Required work
Copy out exactly the lines from the start of the data to the line containing "0.0003)], body, place)". Include both.

::::::::::

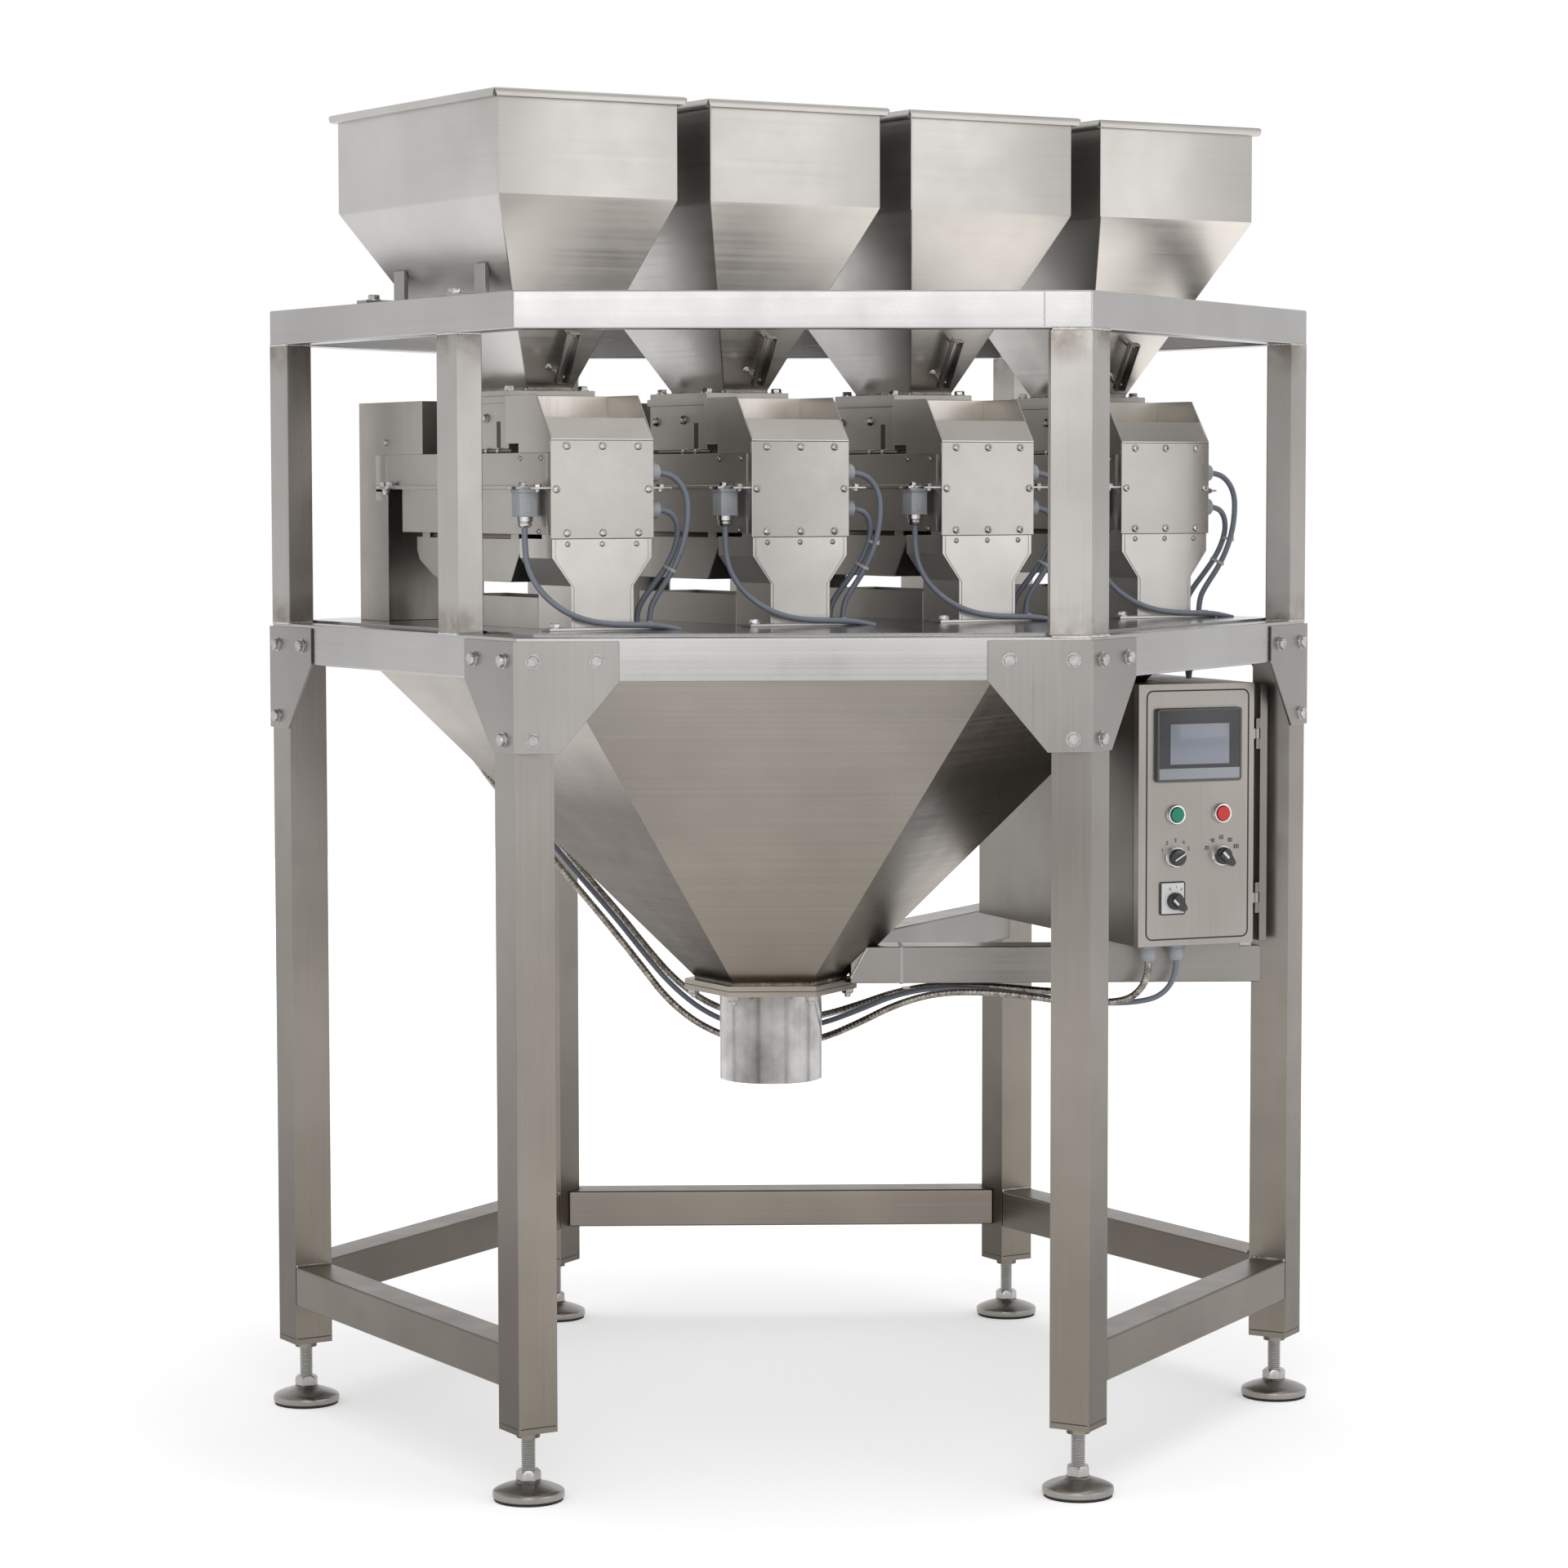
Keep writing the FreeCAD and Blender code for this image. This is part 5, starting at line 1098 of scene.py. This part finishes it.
def knob(body, x, down, base, lean, handle, mark):
    """Round knob at a base height off the door; lean turns it clockwise from straight up."""
    place = CAB @ Matrix.Translation((x, -base, CAB_TOP - down)) @ Matrix.Rotation(math.radians(lean), 4, "Y")
    mesh = bmesh.new()
    add_turned(mesh, place @ facing((0, 0, 0), FRONT), [
        (0.0130, 0.0), (0.0130, 0.0058), (0.0124, 0.0072), (0.0110, 0.0080), (0.0060, 0.0084)], 44)
    outline, levels = handle
    add_loops(mesh, [[place @ Vector((px * size, -out, pz * (0.5 + size / 2))) for px, pz in outline]
                     for out, size in levels])
    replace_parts(finish_piece(mesh, body + "_knob", black_plastic, body, 40), body)
    on_door(body + "_knob_mark", mark_white, [(*mark, 0.0003)], body, place)


def switch_plate():
    face = on_door("switch_plate_face", white_plate, [
        ((0.0378, -0.0030, CAB_TOP - 0.3452), (0.0762, 0.0, CAB_TOP - 0.2988), 0.0008)])
    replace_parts(face, "switch_plate")
    # The black rim round the plate stands in for the shadow gap at its edge: painted shade
    door_frame("switch_plate_edge", black_plastic, 0.0368, 0.0772, CAB_TOP - 0.3462, CAB_TOP - 0.2978, 0.0025, [
        (-0.0010, 0.0), (0.0010, 0.0), (0.0010, 0.0026), (0.0, 0.0032), (-0.0010, 0.0031)])


# Each digit's strokes, and each stroke's two ends in half heights of a digit
DIGITS = {"0": "abcdef", "1": "bc", "2": "abged", "3": "abgcd", "4": "fgbc", "5": "afgcd", "6": "afgedc",
          "8": "abcdefg"}
STROKES = {"a": ((0, 2), (1, 2)), "b": ((1, 2), (1, 1)), "c": ((1, 1), (1, 0)), "d": ((0, 0), (1, 0)),
           "e": ((0, 1), (0, 0)), "f": ((0, 2), (0, 1)), "g": ((0, 1), (1, 1))}


def figure(mesh, text, x, z, size, out):
    """Plain number drawn in strokes on the door."""
    wide = size * 0.5
    start = x - (len(text) * wide + (len(text) - 1) * wide * 0.5) / 2
    thick = size * 0.09
    foot = z - size / 2
    for digit in text:
        for stroke in DIGITS[digit]:
            (ax, az), (bx, bz) = STROKES[stroke]
            low = (start + min(ax, bx) * wide - thick, -out - 0.0002, foot + min(az, bz) * size / 2 - thick)
            high = (start + max(ax, bx) * wide + thick, -out, foot + max(az, bz) * size / 2 + thick)
            add_block(mesh, low, high, 0.0, CAB)
        start += wide * 1.5


def dial_figures():
    """Figures round the two dials and beside the main switch."""
    mesh = bmesh.new()
    for x, texts in zip(CONTROLS, (("1", "2", "3", "4", "5"), ("20", "40", "60", "80", "100"))):
        for text, degrees in zip(texts, (-64, -33, 0, 33, 62)):
            reach = 0.0255 + (0.002 if len(text) > 1 else 0.0)
            angle = math.radians(degrees)
            figure(mesh, text, x + reach * math.sin(angle), CAB_TOP - DIALS_DOWN + reach * math.cos(angle),
                   0.0050, 0.0)
    for text, x, down in (("0", 0.052, 0.3075), ("1", 0.062, 0.3050), ("2", 0.0715, 0.3085)):
        figure(mesh, text, x, CAB_TOP - down, 0.0034, 0.0030)
    finish_piece(mesh, "dial_figures", black_line, "door")


cabinet_screw_and_stop()
door_frame("door_line", black_line, 0.0135, 0.1855, 0.010, CAB_TOP - 0.010, 0.010, [
    (-0.0011, 0.0), (0.0011, 0.0), (0.0011, 0.0003), (-0.0011, 0.0003)])
control_panel()
control_rings()
knob("left_dial", CONTROLS[0], DIALS_DOWN, 0.006, 60, BAR,
     ((-0.0012, -0.0101, -0.0085), (0.0012, -0.0096, 0.0110)))
knob("right_dial", CONTROLS[1], DIALS_DOWN, 0.006, 135, LEVER,
     ((-0.0019, -0.0150, -0.0092), (0.0019, -0.0144, 0.0040)))
knob("main_switch", 0.060, SWITCH_DOWN, 0.003, 135, LEVER,
     ((0.0020, -0.0150, -0.0080), (0.0055, -0.0144, 0.0030)))
switch_plate()
dial_figures()

# Floor, lights and world


def shown_factor(tree):
    """One where a ray shows the background itself: seen directly, in gloss or through glass."""
    rays = node_of(tree, "ShaderNodeLightPath")
    glossy = maths(tree, "MAXIMUM", rays.outputs["Is Camera Ray"], rays.outputs["Is Glossy Ray"])
    return maths(tree, "MAXIMUM", glossy, rays.outputs["Is Transmission Ray"])


def white_floor():
    """Matt floor whose glow grows outwards, so that it turns into the white background."""
    mesh = bmesh.new()
    bmesh.ops.create_grid(mesh, x_segments=1, y_segments=1, size=9.0)
    data = bpy.data.meshes.new("floor")
    mesh.to_mesh(data)
    mesh.free()
    floor = bpy.data.objects.new("floor", data)
    scene.collection.objects.link(floor)
    material, tree, shader = new_material("floor_white")
    tree.nodes.remove(shader)
    matte = node_of(tree, "ShaderNodeBsdfDiffuse", Color=(0.855, 0.86, 0.868, 1))
    lift = node_of(tree, "ShaderNodeEmission")
    spot = node_of(tree, "ShaderNodeTexCoord")
    reach = node_of(tree, "ShaderNodeVectorMath", operation="LENGTH")
    tree.links.new(spot.outputs["Object"], reach.inputs[0])
    tree.links.new(ramped(tree, reach.outputs["Value"], 0.9, 3.0, 0.35, 0.60), lift.inputs["Strength"])
    nothing = node_of(tree, "ShaderNodeEmission", Strength=0.0)
    seen = node_of(tree, "ShaderNodeMixShader")
    total = node_of(tree, "ShaderNodeAddShader")
    tree.links.new(shown_factor(tree), seen.inputs[0])
    tree.links.new(nothing.outputs[0], seen.inputs[1])
    tree.links.new(lift.outputs[0], seen.inputs[2])
    tree.links.new(matte.outputs[0], total.inputs[0])
    tree.links.new(seen.outputs[0], total.inputs[1])
    tree.links.new(total.outputs[0], tree.nodes["Material Output"].inputs["Surface"])
    data.materials.append(material)


def soft_box(name, place, aim, width, height, power):
    data = bpy.data.lights.new(name, "AREA")
    data.shape = "RECTANGLE"
    data.size = width
    data.size_y = height
    data.energy = power
    light = bpy.data.objects.new(name, data)
    light.matrix_world = facing(place, Vector(place) - Vector(aim))
    scene.collection.objects.link(light)


def grey_ramp(tree, value, stops):
    """Colour ramp of (position, colour) stops, the first and last of which are its ends."""
    node = node_of(tree, "ShaderNodeValToRGB")
    elements = node.color_ramp.elements
    for element, (position, colour) in zip((elements[0], elements[1]), (stops[0], stops[-1])):
        element.position = position
        element.color = (*colour, 1)
    for position, colour in stops[1:-1]:
        elements.new(position).color = (*colour, 1)
    tree.links.new(value, node.inputs["Fac"])
    return node.outputs["Color"]


def studio_world():
    """Soft grey room for the light, and a shown backdrop that is white up to above the horizon."""
    world = bpy.data.worlds.new("studio")
    scene.world = world
    world.use_nodes = True
    tree = world.node_tree
    back = tree.nodes["Background"]
    way = node_of(tree, "ShaderNodeTexCoord")
    split = node_of(tree, "ShaderNodeSeparateXYZ")
    tree.links.new(way.outputs["Generated"], split.inputs[0])
    rise = split.outputs["Z"]
    room = grey_ramp(tree, ramped(tree, rise, -1.0, 1.0), [
        (0.0, (0.55, 0.55, 0.55)), (0.5, (0.42, 0.415, 0.41)), (1.0, (0.95, 0.95, 0.95))])
    shown = grey_ramp(tree, rise, [(0.38, (1, 1, 1)), (0.80, (0.50, 0.50, 0.50))])
    tree.links.new(mixed(tree, shown_factor(tree), room, shown), back.inputs["Color"])
    back.inputs["Strength"].default_value = 1.0


white_floor()
soft_box("key_light", (-2.9, -4.6, 2.7), (0, 0, 1.2), 2.6, 2.6, 44)
soft_box("side_light", (2.3, -5.0, 2.3), (0, 0, 1.3), 3.2, 2.2, 22)
soft_box("top_light", (0.3, -0.6, 4.6), (0, 0, 1.0), 3.2, 3.2, 26)
studio_world()
scene.view_settings.view_transform = "Standard"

::::::::::

Exercise output
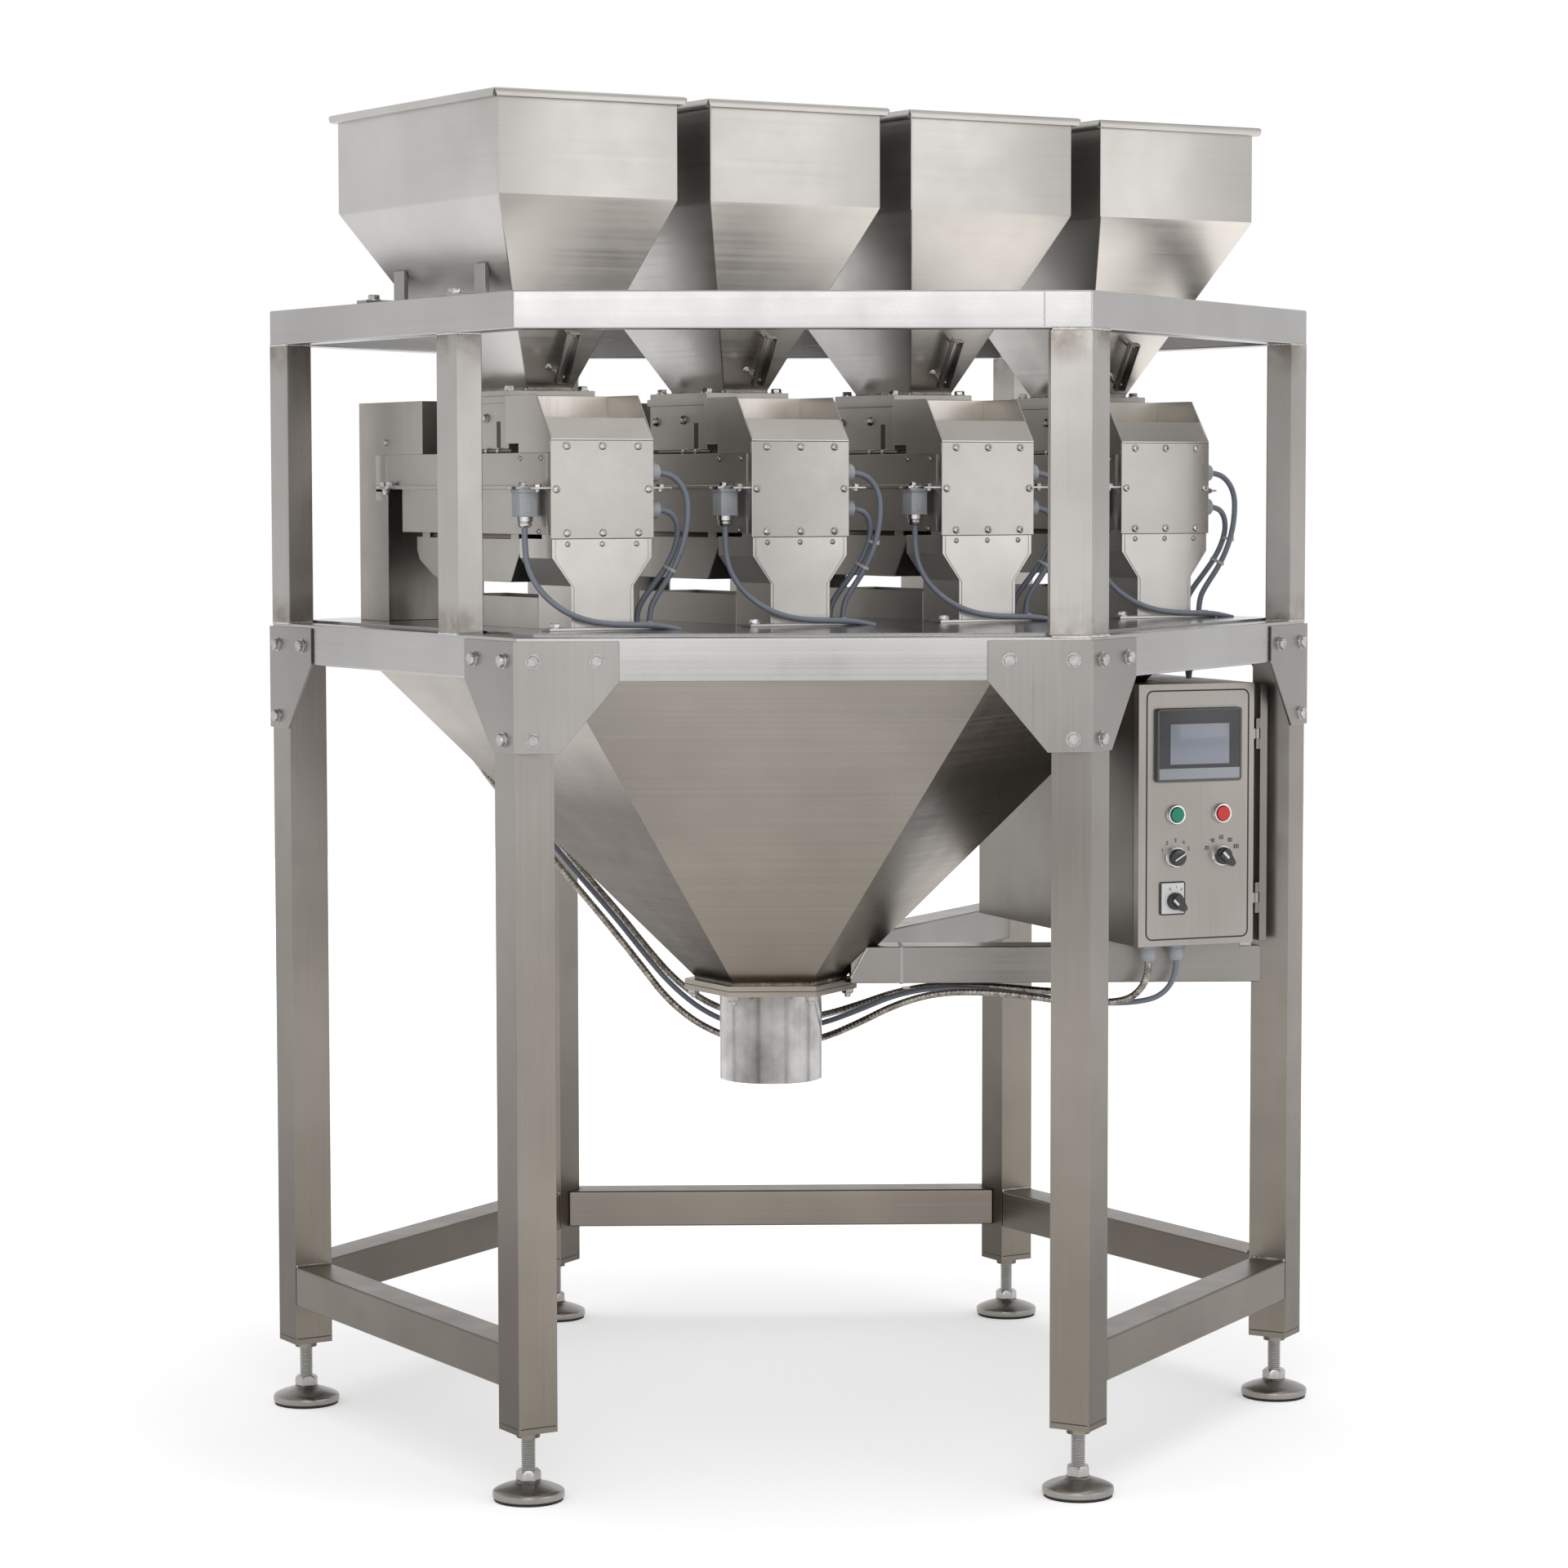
Keep writing the FreeCAD and Blender code for this image. This is part 5, starting at line 1098 of scene.py. This part finishes it.
def knob(body, x, down, base, lean, handle, mark):
    """Round knob at a base height off the door; lean turns it clockwise from straight up."""
    place = CAB @ Matrix.Translation((x, -base, CAB_TOP - down)) @ Matrix.Rotation(math.radians(lean), 4, "Y")
    mesh = bmesh.new()
    add_turned(mesh, place @ facing((0, 0, 0), FRONT), [
        (0.0130, 0.0), (0.0130, 0.0058), (0.0124, 0.0072), (0.0110, 0.0080), (0.0060, 0.0084)], 44)
    outline, levels = handle
    add_loops(mesh, [[place @ Vector((px * size, -out, pz * (0.5 + size / 2))) for px, pz in outline]
                     for out, size in levels])
    replace_parts(finish_piece(mesh, body + "_knob", black_plastic, body, 40), body)
    on_door(body + "_knob_mark", mark_white, [(*mark, 0.0003)], body, place)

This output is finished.